==== Provided records
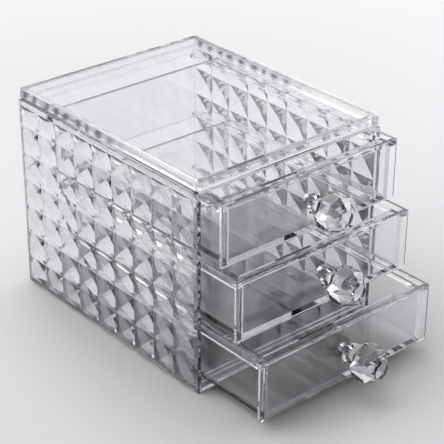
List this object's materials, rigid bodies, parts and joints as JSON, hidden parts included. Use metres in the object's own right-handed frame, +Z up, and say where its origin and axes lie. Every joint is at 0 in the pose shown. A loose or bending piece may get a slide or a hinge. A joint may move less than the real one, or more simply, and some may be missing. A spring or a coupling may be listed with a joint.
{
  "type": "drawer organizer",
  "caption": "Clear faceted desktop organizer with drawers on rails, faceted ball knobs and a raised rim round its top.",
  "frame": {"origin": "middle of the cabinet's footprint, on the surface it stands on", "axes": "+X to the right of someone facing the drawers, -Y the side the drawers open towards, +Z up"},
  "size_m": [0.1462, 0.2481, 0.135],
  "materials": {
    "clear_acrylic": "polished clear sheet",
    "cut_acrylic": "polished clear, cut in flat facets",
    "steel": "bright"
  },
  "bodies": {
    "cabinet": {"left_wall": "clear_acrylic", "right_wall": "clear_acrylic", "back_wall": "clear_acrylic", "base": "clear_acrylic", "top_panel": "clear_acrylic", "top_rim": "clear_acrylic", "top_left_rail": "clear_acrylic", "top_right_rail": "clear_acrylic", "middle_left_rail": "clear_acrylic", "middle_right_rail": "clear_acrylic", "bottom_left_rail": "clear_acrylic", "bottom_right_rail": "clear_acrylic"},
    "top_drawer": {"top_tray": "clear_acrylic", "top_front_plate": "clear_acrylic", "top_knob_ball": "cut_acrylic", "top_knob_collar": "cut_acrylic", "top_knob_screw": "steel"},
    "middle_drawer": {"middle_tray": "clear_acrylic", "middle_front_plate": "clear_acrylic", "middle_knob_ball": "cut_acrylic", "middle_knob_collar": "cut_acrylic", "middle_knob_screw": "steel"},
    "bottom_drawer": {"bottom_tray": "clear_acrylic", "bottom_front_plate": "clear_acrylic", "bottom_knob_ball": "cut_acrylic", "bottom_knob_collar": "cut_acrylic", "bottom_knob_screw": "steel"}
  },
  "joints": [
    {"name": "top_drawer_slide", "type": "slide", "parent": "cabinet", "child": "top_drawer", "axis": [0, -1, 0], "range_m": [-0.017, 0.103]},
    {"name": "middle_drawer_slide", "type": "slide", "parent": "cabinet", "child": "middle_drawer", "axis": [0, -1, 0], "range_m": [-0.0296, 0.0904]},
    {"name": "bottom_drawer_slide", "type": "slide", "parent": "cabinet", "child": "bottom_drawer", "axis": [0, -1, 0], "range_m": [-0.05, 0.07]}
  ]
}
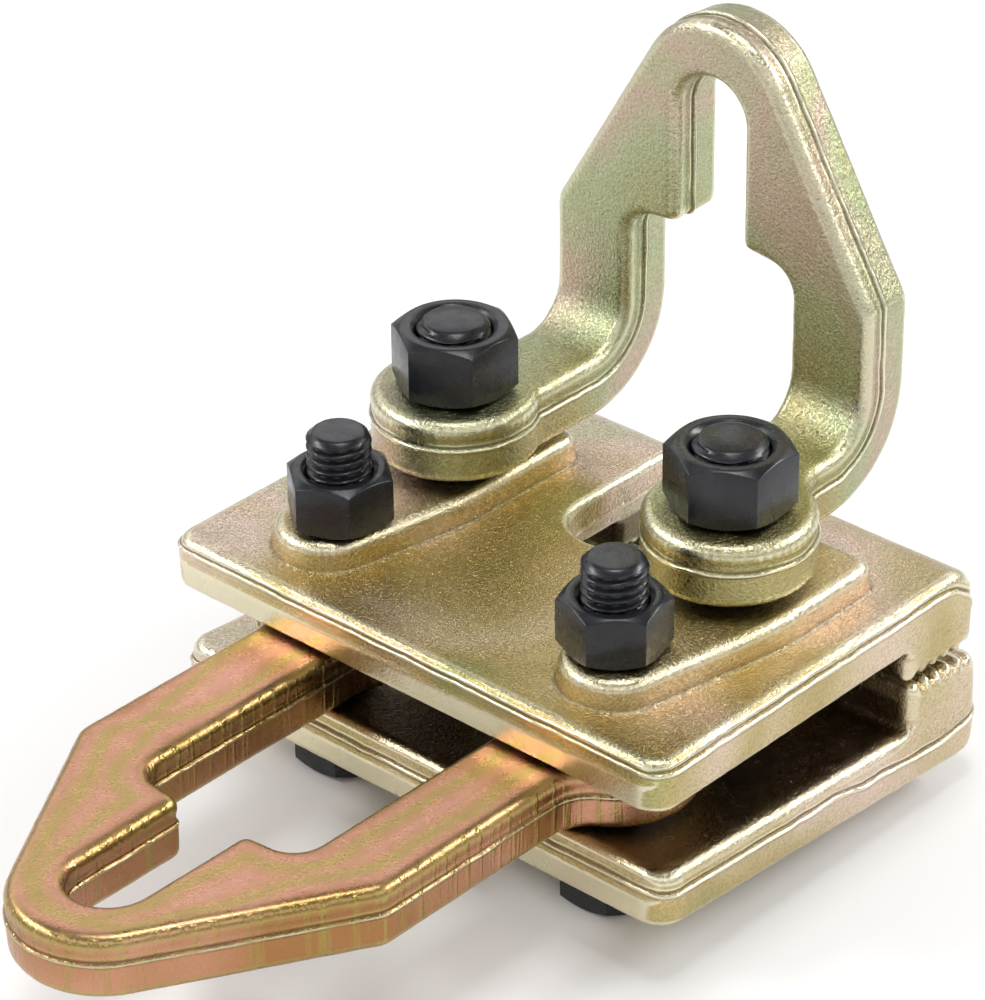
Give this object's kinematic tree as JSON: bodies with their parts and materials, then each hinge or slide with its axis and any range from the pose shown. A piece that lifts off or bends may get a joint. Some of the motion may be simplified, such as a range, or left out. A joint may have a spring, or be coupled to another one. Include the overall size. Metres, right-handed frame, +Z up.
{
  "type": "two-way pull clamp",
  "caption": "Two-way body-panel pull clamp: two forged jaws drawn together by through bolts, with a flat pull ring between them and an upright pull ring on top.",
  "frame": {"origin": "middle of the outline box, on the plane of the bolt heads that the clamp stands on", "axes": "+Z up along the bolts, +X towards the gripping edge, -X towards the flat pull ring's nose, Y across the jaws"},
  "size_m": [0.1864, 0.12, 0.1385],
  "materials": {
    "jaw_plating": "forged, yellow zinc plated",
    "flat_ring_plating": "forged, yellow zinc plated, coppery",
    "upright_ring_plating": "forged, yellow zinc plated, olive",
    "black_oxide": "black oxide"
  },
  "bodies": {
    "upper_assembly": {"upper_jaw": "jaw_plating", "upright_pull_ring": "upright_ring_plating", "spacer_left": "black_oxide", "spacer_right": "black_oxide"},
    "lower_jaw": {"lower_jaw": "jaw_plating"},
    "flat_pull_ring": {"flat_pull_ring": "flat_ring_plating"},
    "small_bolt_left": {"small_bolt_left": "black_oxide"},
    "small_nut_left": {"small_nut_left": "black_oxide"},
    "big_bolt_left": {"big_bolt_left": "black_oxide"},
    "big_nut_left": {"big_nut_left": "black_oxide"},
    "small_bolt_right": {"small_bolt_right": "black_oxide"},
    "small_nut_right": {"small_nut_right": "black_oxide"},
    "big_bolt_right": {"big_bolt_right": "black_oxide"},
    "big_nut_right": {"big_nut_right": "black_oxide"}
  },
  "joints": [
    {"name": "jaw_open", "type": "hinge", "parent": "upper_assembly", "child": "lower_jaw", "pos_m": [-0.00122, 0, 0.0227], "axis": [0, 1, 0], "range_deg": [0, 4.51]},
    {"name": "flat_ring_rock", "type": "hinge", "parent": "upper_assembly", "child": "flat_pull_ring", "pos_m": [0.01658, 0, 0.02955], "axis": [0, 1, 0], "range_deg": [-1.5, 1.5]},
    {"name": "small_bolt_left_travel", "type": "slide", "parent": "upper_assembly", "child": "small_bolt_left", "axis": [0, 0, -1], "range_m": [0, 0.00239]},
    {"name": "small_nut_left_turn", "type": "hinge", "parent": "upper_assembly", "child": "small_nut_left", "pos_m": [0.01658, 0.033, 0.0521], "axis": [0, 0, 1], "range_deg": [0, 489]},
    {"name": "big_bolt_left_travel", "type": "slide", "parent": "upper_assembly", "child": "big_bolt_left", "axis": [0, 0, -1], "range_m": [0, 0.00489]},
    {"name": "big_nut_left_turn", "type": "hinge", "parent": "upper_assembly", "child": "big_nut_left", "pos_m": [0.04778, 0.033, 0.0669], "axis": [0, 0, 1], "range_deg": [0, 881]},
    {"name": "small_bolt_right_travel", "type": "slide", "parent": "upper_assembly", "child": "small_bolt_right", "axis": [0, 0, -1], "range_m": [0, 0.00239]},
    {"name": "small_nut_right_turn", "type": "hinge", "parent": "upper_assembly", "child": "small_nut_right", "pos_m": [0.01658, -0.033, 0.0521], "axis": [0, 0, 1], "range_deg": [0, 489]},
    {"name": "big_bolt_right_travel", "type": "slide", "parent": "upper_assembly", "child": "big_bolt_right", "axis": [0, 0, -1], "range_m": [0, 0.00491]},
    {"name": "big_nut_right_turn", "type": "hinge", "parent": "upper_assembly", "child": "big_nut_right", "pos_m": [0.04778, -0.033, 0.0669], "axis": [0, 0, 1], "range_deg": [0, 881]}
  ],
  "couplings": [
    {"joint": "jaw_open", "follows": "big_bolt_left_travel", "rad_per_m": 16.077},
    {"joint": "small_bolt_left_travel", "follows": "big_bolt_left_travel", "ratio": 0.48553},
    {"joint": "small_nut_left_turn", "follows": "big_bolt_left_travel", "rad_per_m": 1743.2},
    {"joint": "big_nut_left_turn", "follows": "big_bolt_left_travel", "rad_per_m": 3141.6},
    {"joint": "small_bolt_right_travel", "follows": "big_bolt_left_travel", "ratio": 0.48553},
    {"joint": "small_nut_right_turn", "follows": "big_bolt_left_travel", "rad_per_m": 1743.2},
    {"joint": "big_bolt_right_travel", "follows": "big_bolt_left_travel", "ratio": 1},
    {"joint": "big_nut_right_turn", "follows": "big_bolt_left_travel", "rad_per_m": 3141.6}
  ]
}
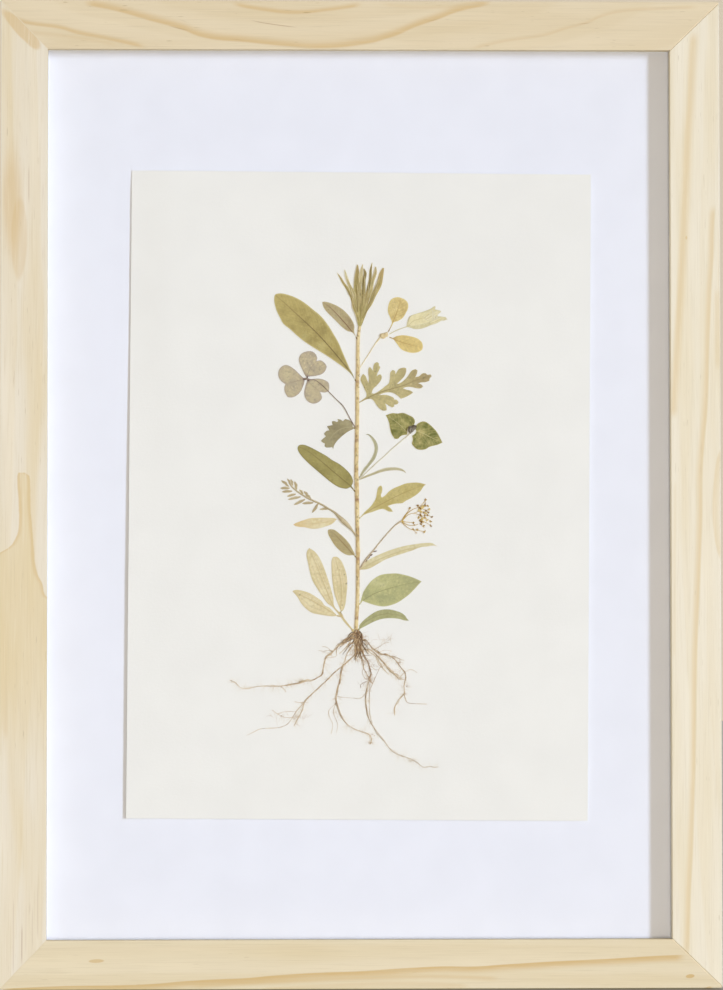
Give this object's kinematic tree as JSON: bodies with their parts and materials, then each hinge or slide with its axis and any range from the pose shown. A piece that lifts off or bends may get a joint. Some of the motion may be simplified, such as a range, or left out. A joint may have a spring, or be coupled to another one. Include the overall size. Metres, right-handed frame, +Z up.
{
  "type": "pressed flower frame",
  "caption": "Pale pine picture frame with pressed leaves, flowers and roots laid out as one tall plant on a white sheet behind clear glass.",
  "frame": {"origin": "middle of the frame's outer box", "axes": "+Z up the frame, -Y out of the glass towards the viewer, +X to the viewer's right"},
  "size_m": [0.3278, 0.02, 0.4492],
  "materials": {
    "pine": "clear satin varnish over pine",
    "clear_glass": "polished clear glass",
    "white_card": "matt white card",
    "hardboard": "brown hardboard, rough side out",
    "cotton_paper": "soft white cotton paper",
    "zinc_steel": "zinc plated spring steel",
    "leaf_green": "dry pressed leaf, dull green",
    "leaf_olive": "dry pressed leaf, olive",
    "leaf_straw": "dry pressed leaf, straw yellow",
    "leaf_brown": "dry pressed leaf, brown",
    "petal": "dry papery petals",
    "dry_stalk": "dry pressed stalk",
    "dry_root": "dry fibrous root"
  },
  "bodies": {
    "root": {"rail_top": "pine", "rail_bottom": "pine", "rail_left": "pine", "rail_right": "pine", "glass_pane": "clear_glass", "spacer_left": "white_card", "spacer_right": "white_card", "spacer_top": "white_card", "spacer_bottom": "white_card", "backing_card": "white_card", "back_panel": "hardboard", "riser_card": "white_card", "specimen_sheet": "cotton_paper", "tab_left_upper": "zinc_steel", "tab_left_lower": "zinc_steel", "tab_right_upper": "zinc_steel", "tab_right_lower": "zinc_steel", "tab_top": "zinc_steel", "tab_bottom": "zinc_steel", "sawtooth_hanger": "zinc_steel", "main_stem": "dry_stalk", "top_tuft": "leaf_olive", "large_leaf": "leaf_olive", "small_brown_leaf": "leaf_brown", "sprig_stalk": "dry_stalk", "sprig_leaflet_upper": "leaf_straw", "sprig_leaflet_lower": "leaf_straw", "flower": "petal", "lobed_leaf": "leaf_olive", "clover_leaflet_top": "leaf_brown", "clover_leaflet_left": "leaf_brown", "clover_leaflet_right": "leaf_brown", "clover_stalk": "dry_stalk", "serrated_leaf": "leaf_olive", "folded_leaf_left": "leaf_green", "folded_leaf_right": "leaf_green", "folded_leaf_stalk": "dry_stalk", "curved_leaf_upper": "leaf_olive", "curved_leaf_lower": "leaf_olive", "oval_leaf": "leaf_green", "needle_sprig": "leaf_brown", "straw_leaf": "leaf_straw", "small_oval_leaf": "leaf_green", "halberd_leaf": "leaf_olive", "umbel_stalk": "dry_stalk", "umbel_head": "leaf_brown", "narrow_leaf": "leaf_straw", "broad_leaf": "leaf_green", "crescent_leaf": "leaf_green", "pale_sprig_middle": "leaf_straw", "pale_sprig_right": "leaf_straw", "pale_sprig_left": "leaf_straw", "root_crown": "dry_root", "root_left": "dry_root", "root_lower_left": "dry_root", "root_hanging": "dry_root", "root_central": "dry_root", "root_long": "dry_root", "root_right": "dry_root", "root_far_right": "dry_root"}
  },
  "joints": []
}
========
**Exercise aim**:
Across all the entries, count the lines that contain the word "joints" and give the number by itself.

**Exercise solution**:
4